The plan is a comprehensive, long-term framework. The majority of its programs are already in place and will be strengthened with new technologies and policies over the next seven years. These enhancements will result in a 55 million metric ton reduction in GHG emissions and approximately $1.6 billion in economic benefits, according to the state’s analysis.
Key programs in the plan include:
Maryland Clean Cars Program: This program directly regulates carbon dioxide emissions from motor vehicles. These standards became effective for model year 2011 vehicles, significantly reducing a number of emissions from greenhouse gases.
EmPOWER Maryland: This program is designed to reduce both Maryland’s per capita total electricity consumption and peak load demand by 15% by 2015. It includes many state- and utility-managed energy efficiency and conservation programs. Strengthening this existing program should allow the state to increase its per capita electricity consumption reduction target above 15% and enable Maryland to achieve additional reductions.

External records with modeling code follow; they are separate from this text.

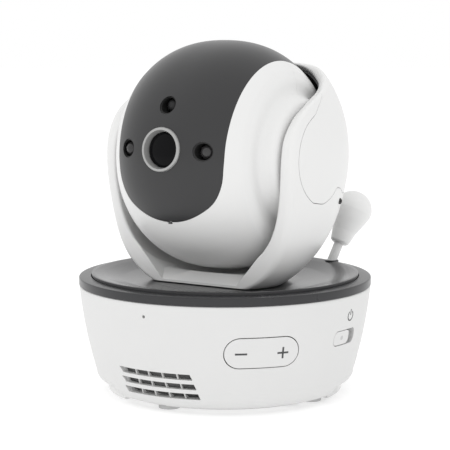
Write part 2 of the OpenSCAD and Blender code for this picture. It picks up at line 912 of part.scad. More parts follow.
module tilt_motor_shaft() {
    color(steel) head_tilt() at_tilt_motor() rotate([0, 90, 0]) translate([0, 0, 17.4])
        cylinder(r = 1, h = 7.4);
}

base_housing();
bottom_cover();
rubber_feet();
base_screws();
top_ring();
top_plate();
pan_bush();
speaker_frame();
speaker_cone();
speaker_magnet();
speaker_mesh();
main_board();
board_chips();
dc_jack();
microphone();
pan_motor();
button_board();
volume_switches();
rocker_bracket();
power_switch();
pair_switch();
sensor_grommet();
sensor_stalk();
sensor_bulb();
thermistor();
volume_rocker();
power_slider();
pair_button();
pan_pinion();
pan_motor_shaft();
yoke_front();
yoke_back_cover();
hood_liner();
pan_spindle();
pan_gear();
spindle_clip();
yoke_screws();
pivot_stub_right();
pivot_stub_left();
tilt_gear();
head_front_shell();
head_rear_shell();
face_shield();
lens_ring();
lens_barrel();
lens_glass();
lamp_board();
infrared_lamps();
light_sensor();
image_board();
head_chassis();
tilt_motor();
head_screws();
tilt_pinion();
tilt_motor_shaft();
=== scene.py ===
# Looks of a baby monitor camera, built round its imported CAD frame.
# Shapes are worked out in millimetres in the CAD frame: -Y is the front, +X the power slider's side, +Z up.
# Angles round the base start at the front and turn towards +X.
import json
import math

import bmesh
import bpy
import numpy as np
from mathutils import Matrix, Vector
from mathutils.bvhtree import BVHTree


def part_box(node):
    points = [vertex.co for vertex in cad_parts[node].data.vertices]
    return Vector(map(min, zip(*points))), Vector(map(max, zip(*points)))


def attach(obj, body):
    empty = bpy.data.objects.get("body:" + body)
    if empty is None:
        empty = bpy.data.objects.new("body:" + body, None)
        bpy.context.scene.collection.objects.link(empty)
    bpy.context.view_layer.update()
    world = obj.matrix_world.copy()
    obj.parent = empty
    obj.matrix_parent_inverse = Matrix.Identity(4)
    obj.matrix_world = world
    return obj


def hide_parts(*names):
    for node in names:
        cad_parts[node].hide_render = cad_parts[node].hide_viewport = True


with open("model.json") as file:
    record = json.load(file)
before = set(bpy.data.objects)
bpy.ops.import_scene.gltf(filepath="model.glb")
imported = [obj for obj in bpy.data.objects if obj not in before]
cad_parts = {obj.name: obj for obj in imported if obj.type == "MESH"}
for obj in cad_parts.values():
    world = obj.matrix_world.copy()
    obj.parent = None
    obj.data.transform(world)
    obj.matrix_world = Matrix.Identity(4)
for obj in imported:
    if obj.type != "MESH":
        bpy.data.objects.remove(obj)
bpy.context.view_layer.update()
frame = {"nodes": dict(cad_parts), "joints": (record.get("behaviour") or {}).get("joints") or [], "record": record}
scene = bpy.context.scene

MM = 0.001
FAR = 80.0  # well outside the object, sideways

# ---------------------------------------------------------------- sizes, from the frame where it has them


def low_high(node):
    """Lowest and highest corner of a CAD node, in millimetres."""
    low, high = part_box(node)
    return Vector(low) / MM, Vector(high) / MM


ring_high = low_high("top_ring")[1]
plate_low, plate_high = low_high("top_plate")
joints = {j["name"]: j for j in frame["joints"]}

AXIS_Z = joints["tilt"]["pos_m"][2] / MM
REST_TILT = math.radians(6.3)
RING_R = ring_high.x
RING_TOP = ring_high.z
RING_IN, RING_LIP = 45.9, 47.4
PLATE_R = plate_high.x
PLATE_TOP = plate_high.z
PLATE_DISH = plate_low.z + 2.0
BUSH_R = 13.2
YOKE_Z = low_high("yoke_front")[0].z
WALL_TOP = low_high("base_housing")[1].z
WALL_T = 2.2
LEDGE_Z = 5.0
LEDGE_R = 42.0
WALL_LOW = 8.0
PLINTH_R, PLINTH_Z, PLINTH_END = 40.1, 1.2, 104.2
APRON = (-23.0, 90.0)  # the angles between which the wall runs further down

# ---------------------------------------------------------------- shapes: (vertices, faces) in millimetres


def moved(shape, matrix):
    verts, faces = shape
    m = np.array(matrix)
    return np.asarray(verts, float) @ m[:3, :3].T + m[:3, 3], faces


def joined(*shapes):
    verts, faces, start = [], [], 0
    for v, f in shapes:
        verts.append(np.asarray(v, float))
        faces += [[i + start for i in face] for face in f]
        start += len(v)
    return np.concatenate(verts), faces


def loop_grid(rings, close_rings=False):
    """A skin over rings of equal length, each a closed loop. Open ends are capped."""
    n, count = len(rings[0]), len(rings)
    verts = np.concatenate([np.asarray(r, float) for r in rings])
    faces = []
    for i in range(count if close_rings else count - 1):
        a, b = i * n, ((i + 1) % count) * n
        for j in range(n):
            k = (j + 1) % n
            faces.append([a + j, a + k, b + k, b + j])
    if not close_rings:
        faces.append(list(range(n))[::-1])
        faces.append([(count - 1) * n + j for j in range(n)])
    return verts, faces


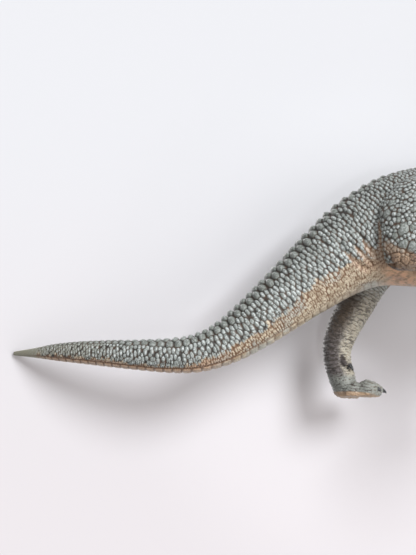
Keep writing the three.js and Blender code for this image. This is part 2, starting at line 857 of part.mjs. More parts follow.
function buildJaw() {
  const lip = jawLipShare * jawDepth;
  const jawStations = jawShares.map(([along, depth, breadth]) => {
    const half = breadth * jawHalf(along);
    return headStation(along, -jawTopGap - lip, jawPitch, half, lip, depth * jawDepth);
  });
  const troughStations = troughShares.map((share) =>
    headStation(share, -jawTopGap, jawPitch, jawHalf(share) - lipWall, jawTrough),
  );
  return joined([
    limb(jawStations, limbSteps, limbSides, skullCorner),
    hingeBar(knuckleHalfWidth, knuckleRadius),
  ]).subtract(
    joined([
      limb(troughStations, limbSteps, limbSides, boxyCorner),
      hingeBar(headBreadth, pinRadius + pinClearance, pinSides),
    ]),
  );
}

// Rows of teeth, between two shares of headLength. The upper row hangs and the lower stands.
const gumInset = lipWall + gumGap;
const upperRow = {
  halfAt: skullHalf,
  fromShare: 0.3,
  toShare: 0.89,
  low: mouthRoof - gumSeatGap - gumHeight,
  pitch: headPitch,
  way: -1,
  length: upperToothLength,
  width: upperToothWidth,
};
const lowerRow = {
  halfAt: jawHalf,
  fromShare: 0.3,
  toShare: 0.81,
  low: gumSeatGap - jawTopGap - jawTrough,
  pitch: jawPitch,
  way: 1,
  length: lowerToothLength,
  width: lowerToothWidth,
};
const bandSteps = 6;
const rowStepShare = 0.01;
// Tooth stations: along and backward lean as shares of its length, thickness of its width.
const toothShares = [
  [0, 0, 1],
  [0.5, 0.04, 0.78],
  [1, 0.3, 0.12],
];
const toothSides = 5;
const toothFlatShare = 0.55;
const toothSizeShares = [0.62, 1, 0.82, 1.12, 0.9, 1.08, 0.8, 0.95, 0.74, 0.62];

// Where a row stops: its own end, or earlier where the jaw gets too narrow for its two gums.
function rowEnd({ halfAt, toShare }) {
  let end = toShare;
  while (halfAt(end) - gumInset < gumWidth) end -= rowStepShare;
  return end;
}

// The gum strip that joins the teeth of one jaw, round both sides and the front.
function gumBand(row) {
  const end = rowEnd(row);
  const outer = [];
  const inner = [];
  for (let i = 0; i <= bandSteps; i++) {
    const share = row.fromShare + ((end - row.fromShare) * i) / bandSteps;
    const half = row.halfAt(share) - gumInset;
    const back = i === bandSteps ? gumWidth : 0;
    outer.push(new THREE.Vector2(share * headLength, half));
    inner.push(new THREE.Vector2(share * headLength - back, half - gumWidth));
  }
  const mirrored = (points) => points.map((p) => new THREE.Vector2(p.x, -p.y));
  const outline = new THREE.Shape([
    ...outer,
    ...mirrored(outer).reverse(),
    ...mirrored(inner),
    ...inner.slice().reverse(),
  ]);
  const band = new THREE.ExtrudeGeometry(outline, { depth: gumHeight, bevelEnabled: false });
  band.translate(0, 0, row.low + toothLine).rotateY(row.pitch * degree);
  return solid(band.translate(hinge.x, hinge.y, hinge.z));
}

function tooth(row, forward, left, size) {
  const rings = toothShares.map(([along, lean, thick]) => {
    const radius = (thick * size * row.width) / 2;
    const x = forward - lean * size * row.length;
    const up = row.low + gumHeight / 2 + row.way * along * size * row.length;
    return Array.from({ length: toothSides }, (_, i) => {
      const angle = (row.way * i * 2 * Math.PI) / toothSides;
      const across = Math.sin(angle) * radius * toothFlatShare;
      return headPoint(x + Math.cos(angle) * radius, left + across, up, row.pitch);
    });
  });
  return solid(loft(rings));
}

function buildTeeth(row) {
  const end = rowEnd(row);
  const teeth = [];
  for (let i = 0; i < teethPerSide; i++) {
    const share = row.fromShare + ((end - row.fromShare) * (i + 1 / 2)) / teethPerSide;
    const size = toothSizeShares[i % toothSizeShares.length];
    const left = row.halfAt(share) - gumInset - gumWidth / 2;
    for (const side of sides) teeth.push(tooth(row, share * headLength, side * left, size));
  }
  return joined([gumBand(row), ...teeth]);
}

// Tongue stations: along as a share of its length, then its breadth and thickness.
const tongueShares = [
  [0, 0.5, 0.7],
  [0.2, 0.9, 1],
  [0.55, 1, 1],
  [0.82, 0.8, 0.8],
  [1, 0.3, 0.4],
];
const tongueBackShare = 0.27; // of headLength

function buildTongue() {
  const rise = glueGap + tongueThickness / 2 - jawTopGap - jawTrough;
  const stations = tongueShares.map(([along, breadth, thick]) => {
    const share = tongueBackShare + (along * tongueLength) / headLength;
    const room = 2 * (jawHalf(share) - gumInset - gumWidth - glueGap);
    const half = (breadth * Math.min(tongueBreadth, room)) / 2;
    return headStation(share, rise, jawPitch, half, (thick * tongueThickness) / 2);
  });
  return limb(stations, limbSteps, toeSides);
}

const hide = new THREE.MeshStandardMaterial({ color: 0x7c8279, roughness: 0.45 });
const jawHide = new THREE.MeshStandardMaterial({ color: 0x938a72, roughness: 0.45 });
const ivory = new THREE.MeshStandardMaterial({ color: 0xd9cfae, roughness: 0.35 });
const tongueRed = new THREE.MeshStandardMaterial({ color: 0xa0585a, roughness: 0.3 });
const eyeAmber = new THREE.MeshStandardMaterial({ color: 0xb5821f, roughness: 0.1 });
const pinSteel = new THREE.MeshStandardMaterial({
  color: 0xb9bcc0,
  roughness: 0.3,
  metalness: 1,
});

function named(name, piece, material) {
  const { vertProperties, triVerts, numProp } = piece.getMesh();
  const geometry = new THREE.BufferGeometry();
  geometry.setAttribute("position", new THREE.BufferAttribute(vertProperties, numProp));
  geometry.setIndex(new THREE.BufferAttribute(triVerts, 1));
  geometry.computeVertexNormals();
  const mesh = new THREE.Mesh(geometry, material);
  mesh.name = name;
  return mesh;
}

const trunk = buildTrunk();
const figure = new THREE.Group();
figure.add(
  named("trunk_left_shell", trunk.left, hide),
  named("trunk_right_shell", trunk.right, hide),
  named("tail", buildTail(), hide),
  named("left_leg", buildLeg(1, leftLegShares), hide),
  named("right_leg", buildLeg(-1, rightLegShares), hide),
  named("left_arm", buildArm(1), hide),
  named("right_arm", buildArm(-1), hide),
  named("head", buildHead(), hide),
  named("upper_teeth", buildTeeth(upperRow), ivory),
  named("left_eye", ball(headPlace(eyeShares, 1), eyeRadius), eyeAmber),
  named("right_eye", ball(headPlace(eyeShares, -1), eyeRadius), eyeAmber),
  named("jaw_pin", hingeBar(headBreadth / 2 - pinRecess, pinRadius, pinSides), pinSteel),
  named("lower_jaw", buildJaw(), jawHide),
  named("lower_teeth", buildTeeth(lowerRow), ivory),
  named("tongue", buildTongue(), tongueRed),
);

// Stand the figure on the origin: its soles at height zero, and centred over its own outline.
const bounds = new THREE.Box3().setFromObject(figure);
const centre = bounds.getCenter(vector(0, 0, 0));
figure.position.set(-centre.x, -centre.y, -bounds.min.z);

export default figure;
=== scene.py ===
import itertools
import math

import bmesh
import bpy
import numpy as np
from mathutils import Matrix, Vector
from mathutils.kdtree import KDTree


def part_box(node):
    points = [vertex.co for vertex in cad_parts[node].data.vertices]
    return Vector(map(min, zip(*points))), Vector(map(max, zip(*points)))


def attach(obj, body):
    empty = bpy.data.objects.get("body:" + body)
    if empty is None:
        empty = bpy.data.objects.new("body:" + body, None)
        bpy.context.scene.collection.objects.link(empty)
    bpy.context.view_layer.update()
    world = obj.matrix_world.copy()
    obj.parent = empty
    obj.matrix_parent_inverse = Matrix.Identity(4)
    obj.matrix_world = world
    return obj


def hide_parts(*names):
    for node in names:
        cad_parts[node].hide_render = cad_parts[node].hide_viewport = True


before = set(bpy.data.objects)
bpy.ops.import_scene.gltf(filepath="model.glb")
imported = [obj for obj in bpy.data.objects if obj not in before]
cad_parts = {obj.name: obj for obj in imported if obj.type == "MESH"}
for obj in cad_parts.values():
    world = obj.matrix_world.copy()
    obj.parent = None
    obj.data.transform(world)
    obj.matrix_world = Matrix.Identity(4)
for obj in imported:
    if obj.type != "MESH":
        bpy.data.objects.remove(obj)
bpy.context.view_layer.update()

mm = 0.001
rng = np.random.default_rng(7)
legSides = ("left", "right")

# body form, in millimetres, from the tail tip to the back of the head
bodyForm = {
    "hipHeight": 60, "depth": 46, "breadth": 39.6, "tailReach": 154, "neckReach": 82,
    "sway": 24, "shift": 9.834, "corner": 0.93,
    "steps": 300, "sides": 120,
    "shares": [  # ahead of the hips, height, depth, breadth, sway
        (-0.997, 0.277, 0.035, 0.04, 1), (-0.942, 0.272, 0.08, 0.085, 0.79),
        (-0.883, 0.267, 0.136, 0.136, 0.59), (-0.818, 0.257, 0.175, 0.177, 0.41),
        (-0.75, 0.243, 0.205, 0.207, 0.26), (-0.682, 0.23, 0.228, 0.237, 0.15),
        (-0.614, 0.222, 0.254, 0.268, 0.07), (-0.552, 0.232, 0.28, 0.303, 0.025),
        (-0.492, 0.283, 0.315, 0.343, 0), (-0.429, 0.382, 0.375, 0.4, 0),
        (-0.36, 0.52, 0.448, 0.47, 0), (-0.289, 0.667, 0.53, 0.55, 0),
        (-0.221, 0.803, 0.63, 0.636, 0), (-0.156, 0.905, 0.75, 0.727, 0),
        (-0.09, 0.967, 0.875, 0.818, 0), (-0.023, 0.997, 0.94, 0.879, 0),
        (0.09, 1.008, 0.966, 0.919, 0), (0.244, 0.992, 1, 0.975, 0),
        (0.4, 0.977, 1, 1, 0), (0.54, 0.985, 0.952, 0.955, 0),
        (0.66, 1.035, 0.878, 0.855, 0), (0.76, 1.13, 0.778, 0.73, 0),
        (0.84, 1.27, 0.677, 0.626, 0), (0.9, 1.425, 0.6, 0.55, 0),
        (0.95, 1.57, 0.544, 0.505, 0), (1, 1.69, 0.49, 0.475, 0),
        (1.06, 1.77, 0.4, 0.42, 0),
    ],
    "tailSeam": 0.506, "neckSeam": 0.923,  # of the way along
}

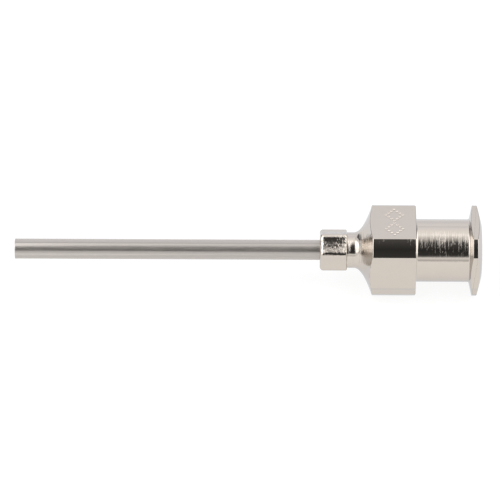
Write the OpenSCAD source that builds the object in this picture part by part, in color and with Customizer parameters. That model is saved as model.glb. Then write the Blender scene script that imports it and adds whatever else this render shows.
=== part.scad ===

Zero Waste: Maryland is implementing an ambitious strategy that aims to ensure all products in Maryland can be reused, recycled or composted. Waste in landfills is a source of GHG emissions. By reducing the volume of that waste, we can significantly reduce greenhouse gas emissions and by recycling we can reduce the energy needed to make products from raw materials. The final plan includes additional GHG emission reductions attributable to increasing the state’s requirement to better utilize or recycle 60% of Maryland’s government managed solid waste by 2020. Maryland’s county recycling rates already average around 45%.
Regional Greenhouse Gas Initiative (RGGI): This program is a cooperative regional cap-and-trade initiative among nine Northeast and Mid-Atlantic states to reduce CO2 emissions from fossil fuel-fired power plants. Revenues from the program support energy efficiency programs and augment EmPOWER and RPS. Recently, the RGGI states agreed to lower the regional emissions cap. In Maryland, regulations needed to implement the lower cap will be promulgated this summer.
Maryland Renewable Energy Portfolio Standard (RPS): This establishes a market for new sources of renewable electricity generation by requiring that Maryland power providers supply 18% of electricity from renewable sources by 2020, increasing to 20% by 2022. Increasing this standard beyond 20 % could drive additional reductions.